■ DATA SECTION
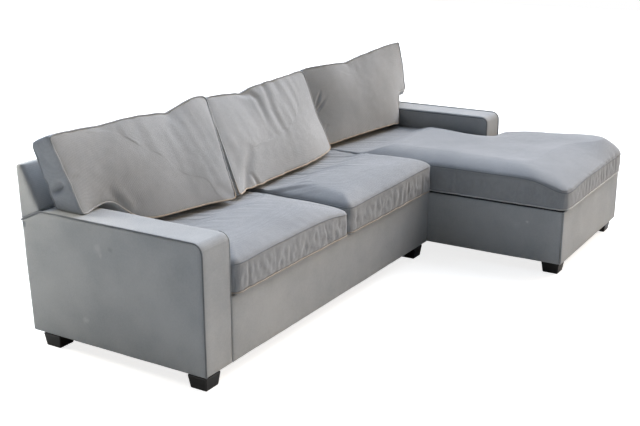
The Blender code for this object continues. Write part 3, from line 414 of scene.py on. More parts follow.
def tube(name, points, radius, material, closed=False):
    """A round cord along a row of points, as a closed mesh"""
    curve = bpy.data.curves.new(name, "CURVE")
    curve.dimensions = "3D"
    curve.bevel_depth = radius
    curve.bevel_resolution = 2
    curve.use_fill_caps = not closed
    spline = curve.splines.new("POLY")
    spline.points.add(len(points) - 1)
    for point, where in zip(spline.points, points):
        point.co = (*where, 1)
    spline.use_cyclic_u = closed
    drawn = bpy.data.objects.new(name, curve)
    bpy.context.scene.collection.objects.link(drawn)
    bpy.context.view_layer.update()
    mesh = bpy.data.meshes.new_from_object(drawn.evaluated_get(bpy.context.evaluated_depsgraph_get()))
    bpy.data.objects.remove(drawn, do_unlink=True)
    return object_from(name, mesh, material)


def evenly(points, spacing, closed=False):
    """The same path with a point at each spacing"""
    rows = [Vector(point) for point in points]
    if closed:
        rows.append(rows[0])
    result = []
    carried = 0.0
    for start, end in zip(rows, rows[1:]):
        length = (end - start).length
        while carried < length:
            result.append(start.lerp(end, carried / length))
            carried += spacing
        carried -= length
    if not closed:
        result.append(rows[-1])
    return result


def point_tree(points):
    """The points in a tree that finds the nearest one"""
    tree = KDTree(len(points))
    for index, point in enumerate(points):
        tree.insert(point, index)
    tree.balance()
    return tree


def softened(points, rounds, closed):
    rows = [Vector(point) for point in points]
    for _ in range(rounds):
        count = len(rows)
        rows = [row if not closed and i in (0, count - 1)
                else 0.25 * rows[i - 1] + 0.5 * row + 0.25 * rows[(i + 1) % count]
                for i, row in enumerate(rows)]
    return rows


def finish_piece(piece, body):
    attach(piece, body)
    return piece


def box_corners(node):
    return (Vector(corner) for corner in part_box(node))


def block(low, high):
    """A block between two corners"""
    shape = bmesh.new()
    bmesh.ops.create_cube(shape, size=1)
    bmesh.ops.scale(shape, vec=high - low, verts=shape.verts)
    bmesh.ops.translate(shape, vec=(low + high) / 2, verts=shape.verts)
    return shape


# Upholstered frames

def outside_of(node):
    """A copy of a CAD cover with the inner wall taken out and the mouth closed"""
    shape = bmesh.new()
    shape.from_mesh(frame["nodes"][node].data)
    bmesh.ops.remove_doubles(shape, verts=shape.verts, dist=1e-5)
    lowest = min(vertex.co.z for vertex in shape.verts)
    rim = [face for face in shape.faces
           if face.normal.z < -0.9 and abs(face.calc_center_median().z - lowest) < 1e-4]
    bmesh.ops.delete(shape, geom=rim, context="FACES")
    corner = min(shape.verts, key=lambda vertex: (vertex.co.x, vertex.co.z))
    kept = {corner}
    border = [corner]
    while border:
        vertex = border.pop()
        for edge in vertex.link_edges:
            other = edge.other_vert(vertex)
            if other not in kept:
                kept.add(other)
                border.append(other)
    bmesh.ops.delete(shape, geom=[v for v in shape.verts if v not in kept], context="VERTS")
    mouth = [edge for edge in shape.edges if edge.is_boundary]
    bmesh.ops.contextual_create(shape, geom=mouth)
    bmesh.ops.dissolve_limit(shape, angle_limit=0.01, verts=shape.verts, edges=shape.edges)
    bmesh.ops.recalc_face_normals(shape, faces=shape.faces)
    return shape


def stretched_cloth(place_there, normal):
    """Cloth over padding: long soft waves with faint drag lines"""
    here = place_there * 4.2
    swell = 0.0013 * noise.noise(here) + 0.0006 * noise.noise(place_there * 13)
    drag = 0.00035 * noise.noise(Vector((here.x * 2, here.y * 2, here.z * 9)))
    return place_there + normal * (swell + drag - 0.0006)


def soft_wing(here, normal):
    """Cloth over padding, with the outer front edge of a back's wing rounded 24 mm"""
    there = stretched_cloth(here, normal)
    if here.z < ARM_Z + 0.004:
        return there
    radius = 0.024 * smooth_step(ARM_Z, ARM_Z + 0.03, here.z)
    inward = there.x if there.x < 1 else TOTAL_WIDTH - there.x
    behind = there.y - back_front_y(there.z)
    if radius > 0 and inward < radius and behind < radius:
        away = math.hypot(inward - radius, behind - radius)
        if away > radius:
            moved_in = radius + (inward - radius) * radius / away
            there.y += radius + (behind - radius) * radius / away - behind
            there.x = moved_in if there.x < 1 else TOTAL_WIDTH - moved_in
    return there


def upholstered(name, node, grid=PANEL_GRID, edge=SEWN_EDGE, rule=stretched_cloth):
    shape = outside_of(node)
    bevel_sharp(shape, edge)
    cut_grid(shape, grid)
    piece = mesh_object(name, shape, UPHOLSTERY)
    piece.data.set_sharp_from_angle(angle=math.radians(60))
    move_each(piece, rule)
    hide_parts(node)
    return finish_piece(piece, "sofa_base")


def panel(name, node, edge=0.004):
    """A flat upholstered board, padded a little"""
    low, high = box_corners(node)
    shape = block(low, high)
    bevel_sharp(shape, min(edge, min(high - low) * 0.45))
    cut_grid(shape, PANEL_GRID)
    piece = mesh_object(name, shape, UPHOLSTERY)
    move_each(piece, stretched_cloth)
    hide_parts(node)
    return finish_piece(piece, "sofa_base")


def back_front_y(z):
    return KNEE_Y + (BACK_TOP_Y - KNEE_Y) * (z - BACK_KNEE_Z) / (BACK_Z - BACK_KNEE_Z)


def rear_y(z):
    return 0.938 + 0.023 * (z - BASE_Z) / (BACK_Z - 0.014 - BASE_Z)


def arm_panel_path(x, top=ARM_Z, turn=ARM_CORNER, front=0.0):
    """The sewn line round an arm's side panel, from the rear seam to the floor's edge"""
    points = [(x, rear_y(SEAM_REAR_Z), SEAM_REAR_Z), (x, back_front_y(ARM_Z), top),
              (x, front + turn + 0.01, top)]
    for step in range(9):
        angle = math.radians(90 + 90 * step / 8)
        points.append((x, front + turn * (1 + math.cos(angle)), top - turn * (1 - math.sin(angle))))
    points.append((x, front, BASE_Z + 0.004))
    return [place(*point) for point in points]


def sewn_welt(name, points, material=SHADOW_LINE_WELT, radius=WELT):
    path = softened(evenly(points, 0.012), 1, False)
    welt = tube(name, path, radius, material)
    return finish_piece(welt, "sofa_base")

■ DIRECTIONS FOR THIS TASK
Everything from the first line of the data through the line containing "return (Vector(corner) for" should be echoed exactly. Add nothing.

■ ANSWER BELOW
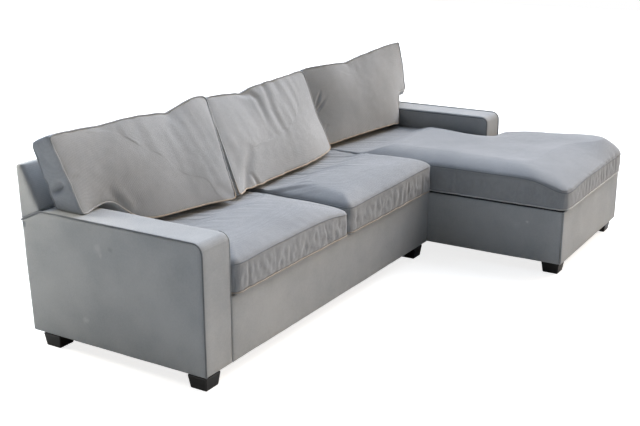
The Blender code for this object continues. Write part 3, from line 414 of scene.py on. More parts follow.
def tube(name, points, radius, material, closed=False):
    """A round cord along a row of points, as a closed mesh"""
    curve = bpy.data.curves.new(name, "CURVE")
    curve.dimensions = "3D"
    curve.bevel_depth = radius
    curve.bevel_resolution = 2
    curve.use_fill_caps = not closed
    spline = curve.splines.new("POLY")
    spline.points.add(len(points) - 1)
    for point, where in zip(spline.points, points):
        point.co = (*where, 1)
    spline.use_cyclic_u = closed
    drawn = bpy.data.objects.new(name, curve)
    bpy.context.scene.collection.objects.link(drawn)
    bpy.context.view_layer.update()
    mesh = bpy.data.meshes.new_from_object(drawn.evaluated_get(bpy.context.evaluated_depsgraph_get()))
    bpy.data.objects.remove(drawn, do_unlink=True)
    return object_from(name, mesh, material)


def evenly(points, spacing, closed=False):
    """The same path with a point at each spacing"""
    rows = [Vector(point) for point in points]
    if closed:
        rows.append(rows[0])
    result = []
    carried = 0.0
    for start, end in zip(rows, rows[1:]):
        length = (end - start).length
        while carried < length:
            result.append(start.lerp(end, carried / length))
            carried += spacing
        carried -= length
    if not closed:
        result.append(rows[-1])
    return result


def point_tree(points):
    """The points in a tree that finds the nearest one"""
    tree = KDTree(len(points))
    for index, point in enumerate(points):
        tree.insert(point, index)
    tree.balance()
    return tree


def softened(points, rounds, closed):
    rows = [Vector(point) for point in points]
    for _ in range(rounds):
        count = len(rows)
        rows = [row if not closed and i in (0, count - 1)
                else 0.25 * rows[i - 1] + 0.5 * row + 0.25 * rows[(i + 1) % count]
                for i, row in enumerate(rows)]
    return rows


def finish_piece(piece, body):
    attach(piece, body)
    return piece


def box_corners(node):
    return (Vector(corner) for corner in part_box(node))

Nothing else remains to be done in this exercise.